> [Set task] Search the material for the string "materials" and copy each line where it occurs.
— begin Supplied material —
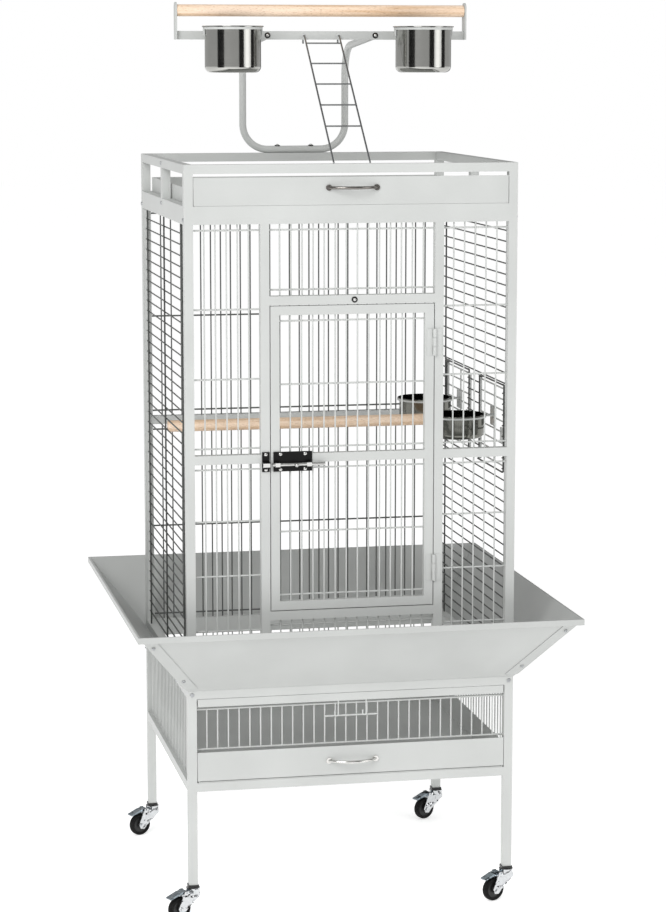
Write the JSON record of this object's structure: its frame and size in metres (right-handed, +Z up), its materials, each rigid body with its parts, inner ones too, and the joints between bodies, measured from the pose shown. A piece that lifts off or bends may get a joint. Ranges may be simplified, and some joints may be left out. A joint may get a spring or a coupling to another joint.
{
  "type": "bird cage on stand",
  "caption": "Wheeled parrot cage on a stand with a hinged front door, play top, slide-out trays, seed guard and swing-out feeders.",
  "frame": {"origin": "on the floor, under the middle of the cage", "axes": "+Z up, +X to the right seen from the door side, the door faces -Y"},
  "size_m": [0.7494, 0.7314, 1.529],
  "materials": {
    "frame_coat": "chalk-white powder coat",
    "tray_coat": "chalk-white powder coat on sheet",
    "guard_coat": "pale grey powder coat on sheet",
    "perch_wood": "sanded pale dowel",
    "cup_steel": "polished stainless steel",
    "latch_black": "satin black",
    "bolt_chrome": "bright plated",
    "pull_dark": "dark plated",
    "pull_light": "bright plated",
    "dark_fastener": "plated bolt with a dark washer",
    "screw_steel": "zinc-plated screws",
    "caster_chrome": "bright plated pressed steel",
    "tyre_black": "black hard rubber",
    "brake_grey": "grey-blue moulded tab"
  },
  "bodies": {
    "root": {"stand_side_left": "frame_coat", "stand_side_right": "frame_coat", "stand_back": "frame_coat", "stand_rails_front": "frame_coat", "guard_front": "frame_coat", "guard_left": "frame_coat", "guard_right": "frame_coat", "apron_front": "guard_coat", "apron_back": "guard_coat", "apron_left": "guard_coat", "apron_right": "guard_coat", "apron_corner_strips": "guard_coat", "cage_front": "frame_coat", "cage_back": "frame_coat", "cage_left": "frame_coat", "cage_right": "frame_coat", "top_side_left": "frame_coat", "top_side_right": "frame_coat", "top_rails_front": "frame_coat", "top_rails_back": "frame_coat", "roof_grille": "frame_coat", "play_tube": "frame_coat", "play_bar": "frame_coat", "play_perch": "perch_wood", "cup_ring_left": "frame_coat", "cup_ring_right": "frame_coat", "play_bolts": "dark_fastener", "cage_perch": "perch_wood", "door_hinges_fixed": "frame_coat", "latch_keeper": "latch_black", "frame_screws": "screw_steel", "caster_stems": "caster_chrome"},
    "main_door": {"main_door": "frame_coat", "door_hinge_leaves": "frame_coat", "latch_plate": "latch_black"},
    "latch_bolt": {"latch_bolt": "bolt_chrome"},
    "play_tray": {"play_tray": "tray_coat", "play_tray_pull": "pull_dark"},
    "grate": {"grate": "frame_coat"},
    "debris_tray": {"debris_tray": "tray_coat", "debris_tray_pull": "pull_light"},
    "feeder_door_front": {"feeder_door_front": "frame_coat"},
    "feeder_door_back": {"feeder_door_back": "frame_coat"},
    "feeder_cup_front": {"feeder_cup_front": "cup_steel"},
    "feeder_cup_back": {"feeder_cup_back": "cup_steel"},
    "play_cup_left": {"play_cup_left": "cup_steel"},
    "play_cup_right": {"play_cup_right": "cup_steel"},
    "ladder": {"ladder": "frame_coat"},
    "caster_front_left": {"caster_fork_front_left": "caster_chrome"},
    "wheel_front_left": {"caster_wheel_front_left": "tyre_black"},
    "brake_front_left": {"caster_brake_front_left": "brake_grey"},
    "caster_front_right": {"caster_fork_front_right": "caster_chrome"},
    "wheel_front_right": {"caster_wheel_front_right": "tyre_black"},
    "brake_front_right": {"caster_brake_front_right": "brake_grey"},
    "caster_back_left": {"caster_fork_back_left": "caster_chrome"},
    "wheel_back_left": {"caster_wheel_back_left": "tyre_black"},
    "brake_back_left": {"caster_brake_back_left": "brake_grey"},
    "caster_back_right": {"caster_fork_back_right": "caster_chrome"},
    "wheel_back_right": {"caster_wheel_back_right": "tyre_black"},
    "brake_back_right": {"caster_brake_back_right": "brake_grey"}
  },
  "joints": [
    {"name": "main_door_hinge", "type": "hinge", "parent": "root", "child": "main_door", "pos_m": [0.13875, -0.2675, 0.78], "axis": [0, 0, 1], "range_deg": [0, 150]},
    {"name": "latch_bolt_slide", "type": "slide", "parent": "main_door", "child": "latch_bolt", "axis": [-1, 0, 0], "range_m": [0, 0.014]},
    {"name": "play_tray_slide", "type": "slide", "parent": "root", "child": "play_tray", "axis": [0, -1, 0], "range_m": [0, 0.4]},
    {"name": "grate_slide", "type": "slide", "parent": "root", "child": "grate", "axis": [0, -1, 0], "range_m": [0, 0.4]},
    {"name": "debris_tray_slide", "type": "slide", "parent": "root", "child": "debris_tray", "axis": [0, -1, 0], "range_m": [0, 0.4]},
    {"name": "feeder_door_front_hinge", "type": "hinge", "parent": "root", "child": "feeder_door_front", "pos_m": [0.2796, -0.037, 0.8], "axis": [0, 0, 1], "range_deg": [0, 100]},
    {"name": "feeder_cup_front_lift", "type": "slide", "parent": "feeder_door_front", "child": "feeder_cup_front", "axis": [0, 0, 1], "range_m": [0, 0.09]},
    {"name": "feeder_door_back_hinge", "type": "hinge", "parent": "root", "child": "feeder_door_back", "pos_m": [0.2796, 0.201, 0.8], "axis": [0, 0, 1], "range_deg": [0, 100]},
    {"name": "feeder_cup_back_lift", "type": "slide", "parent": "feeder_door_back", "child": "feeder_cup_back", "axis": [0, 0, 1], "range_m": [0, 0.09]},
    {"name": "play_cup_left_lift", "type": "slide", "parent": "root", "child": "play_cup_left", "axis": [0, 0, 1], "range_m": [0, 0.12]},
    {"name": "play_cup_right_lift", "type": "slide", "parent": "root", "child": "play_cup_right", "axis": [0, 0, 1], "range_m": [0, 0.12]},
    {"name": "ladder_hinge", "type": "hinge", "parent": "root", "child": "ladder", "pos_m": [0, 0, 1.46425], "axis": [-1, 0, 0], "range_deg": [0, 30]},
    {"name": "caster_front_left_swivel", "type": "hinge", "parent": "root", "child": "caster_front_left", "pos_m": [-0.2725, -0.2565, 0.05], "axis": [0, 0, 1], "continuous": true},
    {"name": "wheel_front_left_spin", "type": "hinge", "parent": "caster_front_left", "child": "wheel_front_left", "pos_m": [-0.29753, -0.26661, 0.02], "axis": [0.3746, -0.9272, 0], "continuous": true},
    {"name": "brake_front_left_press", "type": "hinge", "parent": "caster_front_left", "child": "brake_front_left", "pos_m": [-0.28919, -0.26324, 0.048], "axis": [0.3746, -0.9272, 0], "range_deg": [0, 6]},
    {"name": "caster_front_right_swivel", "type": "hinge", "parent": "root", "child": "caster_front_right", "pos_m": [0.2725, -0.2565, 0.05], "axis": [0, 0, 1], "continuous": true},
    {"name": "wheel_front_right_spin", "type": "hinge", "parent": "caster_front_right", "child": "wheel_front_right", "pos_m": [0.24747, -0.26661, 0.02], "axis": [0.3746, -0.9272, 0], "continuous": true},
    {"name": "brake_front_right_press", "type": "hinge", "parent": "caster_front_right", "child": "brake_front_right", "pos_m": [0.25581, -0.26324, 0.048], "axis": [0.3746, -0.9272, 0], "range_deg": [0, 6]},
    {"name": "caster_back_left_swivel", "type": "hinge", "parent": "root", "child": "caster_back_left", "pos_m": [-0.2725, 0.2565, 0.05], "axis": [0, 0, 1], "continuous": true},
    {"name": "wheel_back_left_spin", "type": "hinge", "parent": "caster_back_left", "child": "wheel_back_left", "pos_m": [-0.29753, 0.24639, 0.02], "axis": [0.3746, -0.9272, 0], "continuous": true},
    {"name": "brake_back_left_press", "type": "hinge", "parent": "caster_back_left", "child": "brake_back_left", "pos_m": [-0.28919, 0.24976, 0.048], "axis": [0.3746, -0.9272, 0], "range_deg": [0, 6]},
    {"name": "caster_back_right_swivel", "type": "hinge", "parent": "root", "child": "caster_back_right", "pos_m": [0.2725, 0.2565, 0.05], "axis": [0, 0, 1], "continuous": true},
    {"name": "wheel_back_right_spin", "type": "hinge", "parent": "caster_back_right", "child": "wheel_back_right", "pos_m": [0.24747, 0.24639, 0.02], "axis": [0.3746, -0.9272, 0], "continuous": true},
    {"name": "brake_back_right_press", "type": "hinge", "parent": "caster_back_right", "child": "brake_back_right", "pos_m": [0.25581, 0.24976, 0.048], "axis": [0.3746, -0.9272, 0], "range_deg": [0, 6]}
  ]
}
— end Supplied material —
> [Correct result]
Write the JSON record of this object's structure: its frame and size in metres (right-handed, +Z up), its materials, each rigid body with its parts, inner ones too, and the joints between bodies, measured from the pose shown. A piece that lifts off or bends may get a joint. Ranges may be simplified, and some joints may be left out. A joint may get a spring or a coupling to another joint.
  "materials": {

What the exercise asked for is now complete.